The boom in gold production that began with the cyanide process ended as World War I increased the cost of supplies and caused a labor shortage. These conditions caused most of the area’s larger mines to close by 1923. After the war’s end, production rose in the 1920s and expanded again in the 1930s causing Deadwood to thrive even after the stock market crash of 1920. Business during this period was strongly supported by the continued operations of the Homestake Mining Company and the city’s notoriety for gambling, bootlegging, and prostitution. Unfortunately, mining again dwindled as a wartime order closed the gold mines in 1942.

The advent of the automobile also played a large role in Deadwood’s development in the early twentieth century. It was during this period that the city gained status as a tourist mecca. Both the Burlington and the Northwestern Railroads had promoted tours into the Black Hills during the late nineteenth century, but it was not until the automobile’s arrival that the Black Hills became a popular tourist destination. The first car appeared in Deadwood in 1901, but it was not until the federal and state governments launched a road and bridge building campaign in 1916 that people were able to tour the country by automobile.

Deadwood made a significant effort to attract tourists in the 1920s to replace lost revenues from closing businesses. One of Deadwood’s most important and long-lived events – The Days of ’76 – was begun in 1924. President Coolidge’s visit to the Black Hills and its subsequent publicity also encouraged 400,000 tourists to follow the President to the area in 1929.
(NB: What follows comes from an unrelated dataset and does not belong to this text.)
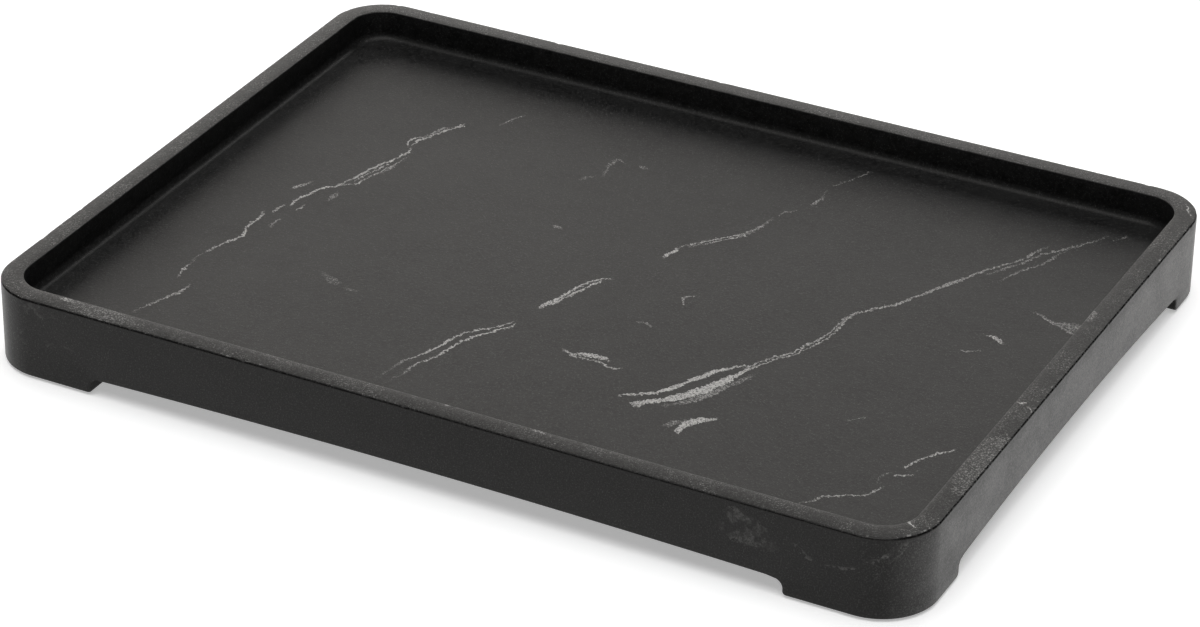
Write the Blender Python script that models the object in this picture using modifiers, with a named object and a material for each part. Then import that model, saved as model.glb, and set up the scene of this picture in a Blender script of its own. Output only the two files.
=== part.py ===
"""Marble serving tray: one carved stone body on four thin foot pads.

Units are metres and +Z is up. The origin lies under the middle of the tray, on the surface that
the pads stand on. +X is the long side and -Y is the front.
"""
import math

import bmesh
import bpy
from mathutils import Matrix, Vector

# Stone body, outer form
TRAY_LENGTH = 0.400
TRAY_WIDTH = 0.300
STONE_HEIGHT = 0.0347
CORNER_RADIUS = 0.0235

# Pocket that holds what is served
RIM_WIDTH = 0.0092
POCKET_DEPTH = 0.0130
POCKET_FILLET = 0.0032

# Underside: two shallow arched channels cross and leave four corner feet
FOOT_LENGTH = 0.0515
FOOT_DEPTH = 0.0395
CHANNEL_HEIGHT = 0.0065
LONG_SIDE_ARCH_RISE = 0.0021
SHORT_SIDE_ARCH_RISE = 0.0035
SHORT_SIDE_CHANNEL_SHIFT = 0.0030
FRONT_RIGHT_FILLET = 0.0048
OTHER_FOOT_FILLET = 0.0020

# Edges rubbed soft
RIM_EDGE_SOFTENING = 0.0008
FOOT_EDGE_SOFTENING = 0.0016

# Foot pads
PAD_RADIUS = 0.0100
PAD_THICKNESS = 0.0008
PAD_EDGE_SOFTENING = 0.0002
ADHESIVE_GAP = 0.0003

# Cutters run past the stone by this much, so that no faces coincide
CUT_OVERRUN = 0.0200

# A fillet above a softened edge leaves this share of the softening straight between them
STRAIGHT_SHARE = 0.06

# How finely curves are divided
CORNER_STEPS = 14
FILLET_STEPS = 6
POCKET_FILLET_STEPS = 4
ARCH_STEPS = 16
EDGE_STEPS = 2
PAD_STEPS = 40

# Meshes are merged within this distance
WELD_DISTANCE = 0.000002

# Faces within the flat angle are one face, and edges past the others are shaded or worn as edges
FLAT_ANGLE = math.radians(0.1)
SHARP_ANGLE = math.radians(35)
SOFTENED_ANGLE = math.radians(50)

STONE_BASE = PAD_THICKNESS + ADHESIVE_GAP
STONE_TOP = STONE_BASE + STONE_HEIGHT
SOFTEST_EDGE = max(RIM_EDGE_SOFTENING, FOOT_EDGE_SOFTENING)


def clear_scene():
    for obj in list(bpy.data.objects):
        bpy.data.objects.remove(obj, do_unlink=True)


def make_collection(name):
    collection = bpy.data.collections.new(name)
    bpy.context.scene.collection.children.link(collection)
    return collection


def make_material(name, colour, roughness):
    material = bpy.data.materials.new(name)
    material.use_nodes = True
    shader = material.node_tree.nodes["Principled BSDF"]
    shader.inputs["Base Color"].default_value = (*colour, 1.0)
    shader.inputs["Roughness"].default_value = roughness
    shader.inputs["Metallic"].default_value = 0.0
    return material


def arc(centre, radius, start, end, steps):
    """Points on an arc between two angles, both ends included."""
    points = []
    for step in range(steps + 1):
        angle = start + (end - start) * step / steps
        points.append((centre[0] + radius * math.cos(angle), centre[1] + radius * math.sin(angle)))
    return points


def rounded_rectangle(length, width, radius):
    """Outline of a rectangle with round corners, anticlockwise, centred on the origin."""
    middle_x = length / 2 - radius
    middle_y = width / 2 - radius
    quarter = math.pi / 2
    points = []
    for turn, (side_x, side_y) in enumerate(((1, 1), (-1, 1), (-1, -1), (1, -1))):
        centre = (side_x * middle_x, side_y * middle_y)
        points += arc(centre, radius, turn * quarter, (turn + 1) * quarter, CORNER_STEPS)
    return points


def channel_outline(low, high, low_fillet, high_fillet, rise):
    """Section of a channel seen end on: (across, height above the foot's underside).

    It runs from low to high across, with filleted top corners and an arched top that rises
    by rise in the middle.
    """
    room = CHANNEL_HEIGHT - (1 + STRAIGHT_SHARE) * FOOT_EDGE_SOFTENING
    low_fillet = min(low_fillet, room)
    high_fillet = min(high_fillet, room)
    half_span = (high - low) / 2
    middle = (high + low) / 2
    arch_radius = (half_span ** 2 + rise ** 2) / (2 * rise)
    arch_centre = (middle, CHANNEL_HEIGHT + rise - arch_radius)

    def fillet_centre(edge, fillet, side):
        across = edge - side * fillet
        reach = math.sqrt((arch_radius - fillet) ** 2 - (across - middle) ** 2)
        return across, arch_centre[1] + reach

    def lean(centre):
        return math.atan2(centre[1] - arch_centre[1], centre[0] - arch_centre[0])

    high_centre = fillet_centre(high, high_fillet, 1)
    low_centre = fillet_centre(low, low_fillet, -1)
    points = [(low, -CUT_OVERRUN), (high, -CUT_OVERRUN)]
    points += arc(high_centre, high_fillet, 0, lean(high_centre), FILLET_STEPS)
    points += arc(arch_centre, arch_radius, lean(high_centre), lean(low_centre), ARCH_STEPS)[1:-1]
    points += arc(low_centre, low_fillet, lean(low_centre), math.pi, FILLET_STEPS)
    return points


def extruded(name, outline, thickness, placing, collection):
    """A flat outline made a closed solid of the given thickness about its own plane."""
    curve = bpy.data.curves.new(name + "_outline", "CURVE")
    curve.dimensions = "2D"
    curve.fill_mode = "BOTH"
    curve.extrude = thickness / 2
    spline = curve.splines.new("POLY")
    spline.points.add(len(outline) - 1)
    for point, (across, along) in zip(spline.points, outline):
        point.co = (across, along, 0.0, 1.0)
    spline.use_cyclic_u = True
    flat = bpy.data.objects.new(name + "_outline", curve)
    bpy.context.scene.collection.objects.link(flat)
    flat.matrix_world = placing
    bpy.context.view_layer.update()
    evaluated = flat.evaluated_get(bpy.context.evaluated_depsgraph_get())
    mesh = bpy.data.meshes.new_from_object(evaluated)
    mesh.name = name
    solid = bpy.data.objects.new(name, mesh)
    solid.matrix_world = flat.matrix_world
    collection.objects.link(solid)
    bpy.data.objects.remove(flat, do_unlink=True)
    work = bmesh.new()
    work.from_mesh(mesh)
    bmesh.ops.remove_doubles(work, verts=work.verts, dist=WELD_DISTANCE)
    bmesh.ops.recalc_face_normals(work, faces=work.faces)
    work.to_mesh(mesh)
    work.free()
    return solid


def as_cutter(obj):
    obj.hide_render = True
    obj.display_type = "WIRE"
    return obj


def pocket_cutter(cutters):
    """The pocket: concentric with the outer outline, with a round foot to its walls."""
    outline = rounded_rectangle(
        TRAY_LENGTH - 2 * RIM_WIDTH, TRAY_WIDTH - 2 * RIM_WIDTH, CORNER_RADIUS - RIM_WIDTH
    )
    floor = STONE_TOP - POCKET_DEPTH
    thickness = POCKET_DEPTH + CUT_OVERRUN
    placing = Matrix.Translation((0, 0, floor + thickness / 2))
    cutter = as_cutter(extruded("pocket_cutter", outline, thickness, placing, cutters))
    fillet = cutter.modifiers.new("wall_fillet", "BEVEL")
    fillet.limit_method = "ANGLE"
    fillet.angle_limit = SHARP_ANGLE
    fillet.width = POCKET_FILLET
    fillet.segments = POCKET_FILLET_STEPS
    return cutter


def long_side_channel_cutter(cutters):
    """The channel that opens through the front and back sides, between left and right feet."""
    edge = TRAY_LENGTH / 2 - FOOT_LENGTH
    outline = channel_outline(
        -edge, edge, OTHER_FOOT_FILLET, FRONT_RIGHT_FILLET, LONG_SIDE_ARCH_RISE
    )
    placing = Matrix.Translation((0, 0, STONE_BASE)) @ Matrix.Rotation(math.pi / 2, 4, "X")
    thickness = TRAY_WIDTH + 2 * CUT_OVERRUN
    return as_cutter(extruded("long_side_channel_cutter", outline, thickness, placing, cutters))


def short_side_channel_cutter(cutters):
    """The channel that opens through the left and right sides, between front and back feet."""
    edge = TRAY_WIDTH / 2 - FOOT_DEPTH
    outline = channel_outline(
        SHORT_SIDE_CHANNEL_SHIFT - edge,
        SHORT_SIDE_CHANNEL_SHIFT + edge,
        FRONT_RIGHT_FILLET,
        OTHER_FOOT_FILLET,
        SHORT_SIDE_ARCH_RISE,
    )
    stand_up = Matrix.Rotation(math.pi / 2, 4, "Z") @ Matrix.Rotation(math.pi / 2, 4, "X")
    placing = Matrix.Translation((0, 0, STONE_BASE)) @ stand_up
    thickness = TRAY_LENGTH + 2 * CUT_OVERRUN
    return as_cutter(extruded("short_side_channel_cutter", outline, thickness, placing, cutters))


def carve(body, cutters):
    """Takes the cutters out of the body and keeps the result as the body's own mesh."""
    for cutter in cutters:
        cut = body.modifiers.new(cutter.name, "BOOLEAN")
        cut.operation = "DIFFERENCE"
        cut.solver = "EXACT"
        cut.object = cutter
    bpy.context.view_layer.update()
    evaluated = body.evaluated_get(bpy.context.evaluated_depsgraph_get())
    body.modifiers.clear()
    body.data = bpy.data.meshes.new_from_object(evaluated)


def inside_outer_walls(point):
    """Tells if a point lies further in than the tray's four outer walls."""
    within_length = abs(point.x) < TRAY_LENGTH / 2 - WELD_DISTANCE
    within_width = abs(point.y) < TRAY_WIDTH / 2 - WELD_DISTANCE
    return within_length and within_width


def weigh_soft_edges(mesh, placing):
    """Marks each sharp edge with how soft it is worn, as a share of the softest.

    The short upright corners under the tray, where two channels meet at a foot, stay crisp.
    """
    rim_share = RIM_EDGE_SOFTENING / SOFTEST_EDGE
    foot_share = FOOT_EDGE_SOFTENING / SOFTEST_EDGE
    work = bmesh.new()
    work.from_mesh(mesh)
    bmesh.ops.remove_doubles(work, verts=work.verts, dist=WELD_DISTANCE)
    bmesh.ops.dissolve_limit(
        work, angle_limit=FLAT_ANGLE, verts=work.verts, edges=work.edges
    )
    weight = work.edges.layers.float.get("bevel_weight_edge")
    if weight is None:
        weight = work.edges.layers.float.new("bevel_weight_edge")
    foot_line = STONE_BASE + WELD_DISTANCE
    for edge in work.edges:
        ends = [placing @ vert.co for vert in edge.verts]
        heights = [end.z for end in ends]
        rising = max(heights) - min(heights) > WELD_DISTANCE
        hidden = all(inside_outer_walls(end) for end in ends)
        if (rising and hidden) or edge.calc_face_angle(0) < SOFTENED_ANGLE:
            continue
        edge[weight] = foot_share if max(heights) < foot_line else rim_share
    work.to_mesh(mesh)
    work.free()


def build_stone_body(collection, cutters, material):
    outline = rounded_rectangle(TRAY_LENGTH, TRAY_WIDTH, CORNER_RADIUS)
    placing = Matrix.Translation((0, 0, STONE_BASE + STONE_HEIGHT / 2))
    body = extruded("tray_body", outline, STONE_HEIGHT, placing, collection)
    carve(
        body,
        (
            pocket_cutter(cutters),
            long_side_channel_cutter(cutters),
            short_side_channel_cutter(cutters),
        ),
    )
    weigh_soft_edges(body.data, body.matrix_world)
    soften = body.modifiers.new("soft_edges", "BEVEL")
    soften.limit_method = "WEIGHT"
    soften.width = SOFTEST_EDGE
    soften.segments = EDGE_STEPS
    soften.use_clamp_overlap = False
    body.data.materials.append(material)
    body.data.shade_smooth()
    body.data.set_sharp_from_angle(angle=SHARP_ANGLE)
    return body


def build_foot_pad(name, side_x, side_y, collection, material):
    """A thin round pad under the middle of one stone foot."""
    depth = FOOT_DEPTH - side_y * SHORT_SIDE_CHANNEL_SHIFT
    place = Vector(
        (
            side_x * (TRAY_LENGTH / 2 - FOOT_LENGTH / 2),
            side_y * (TRAY_WIDTH / 2 - depth / 2),
            PAD_THICKNESS / 2,
        )
    )
    bpy.ops.mesh.primitive_cylinder_add(
        vertices=PAD_STEPS, radius=PAD_RADIUS, depth=PAD_THICKNESS, location=place
    )
    pad = bpy.context.object
    pad.name = name
    pad.data.name = name
    for other in list(pad.users_collection):
        other.objects.unlink(pad)
    collection.objects.link(pad)
    soften = pad.modifiers.new("soft_edges", "BEVEL")
    soften.limit_method = "ANGLE"
    soften.angle_limit = SHARP_ANGLE
    soften.width = PAD_EDGE_SOFTENING
    soften.segments = EDGE_STEPS
    pad.data.materials.append(material)
    pad.data.shade_smooth()
    pad.data.set_sharp_from_angle(angle=SHARP_ANGLE)
    return pad


def main():
    clear_scene()
    parts = make_collection("marble_tray")
    cutters = make_collection("cutters")
    stone = make_material("honed_black_marble", (0.030, 0.030, 0.029), 0.45)
    rubber = make_material("pad_rubber", (0.020, 0.020, 0.020), 0.80)
    build_stone_body(parts, cutters, stone)
    for side_y, depth_name in ((-1, "front"), (1, "back")):
        for side_x, side_name in ((-1, "left"), (1, "right")):
            name = "foot_pad_" + depth_name + "_" + side_name
            build_foot_pad(name, side_x, side_y, parts, rubber)


main()
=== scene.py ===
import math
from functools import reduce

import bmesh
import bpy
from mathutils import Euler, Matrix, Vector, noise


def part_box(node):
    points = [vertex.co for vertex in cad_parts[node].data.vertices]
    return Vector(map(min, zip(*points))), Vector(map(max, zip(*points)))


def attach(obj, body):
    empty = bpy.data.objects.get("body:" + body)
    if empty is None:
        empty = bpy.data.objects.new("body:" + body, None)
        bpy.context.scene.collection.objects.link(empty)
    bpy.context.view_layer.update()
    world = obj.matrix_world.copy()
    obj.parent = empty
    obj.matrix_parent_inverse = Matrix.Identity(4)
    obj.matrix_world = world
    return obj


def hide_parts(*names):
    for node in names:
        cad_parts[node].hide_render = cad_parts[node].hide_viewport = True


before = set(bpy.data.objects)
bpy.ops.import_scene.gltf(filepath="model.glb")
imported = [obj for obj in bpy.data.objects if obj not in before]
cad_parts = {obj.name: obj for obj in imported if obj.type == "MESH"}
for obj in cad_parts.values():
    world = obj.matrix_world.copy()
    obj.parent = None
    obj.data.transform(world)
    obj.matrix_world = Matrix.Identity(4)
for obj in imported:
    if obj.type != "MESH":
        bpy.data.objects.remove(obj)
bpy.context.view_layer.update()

# %% [markdown]
# # A marble serving tray
# The real object is a slab of honed black marble. A shallow pocket is milled into its top, two low
# channels are ground across its underside, and four thin rubber pads keep it off the table. The
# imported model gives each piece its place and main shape. This script gives the stone its fine
# edges, its wear and its veins.

MM = 0.001
for node_name in sorted(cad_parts):
    low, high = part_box(node_name)
    print(node_name, [round(value / MM, 2) for value in (*low, *high)])

# %% [markdown]
# ## The camera
# The tray is seen from its front right corner, from about a third of a right angle above the
# table. A long lens keeps its sides nearly parallel. Blender's camera looks along its own -Z, so a
# place, three angles and a focal length set the whole view, and a small sideways shift puts the
# tray where it lies in the picture without turning the camera.

# %% Place the camera
def placed(name, data):
    """Makes an object of this data and puts it into the scene."""
    made = bpy.data.objects.new(name, data)
    bpy.context.scene.collection.objects.link(made)
    return made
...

Throughout most of the twentieth century, mining and tourism have been important economic factors for Deadwood. The Homestake Mining Company remains in operation as the world’s largest producer of gold, and the city exists as a National Historic Landmark, designated in 1961. More recently, the citizens of South Dakota voted to allow legalized limited-stakes gaming in Deadwood with the proceeds dedicated to preserving city’s heritage. Gaming has produced the latest in a series of booms that have characterized Deadwood’s history since 1875.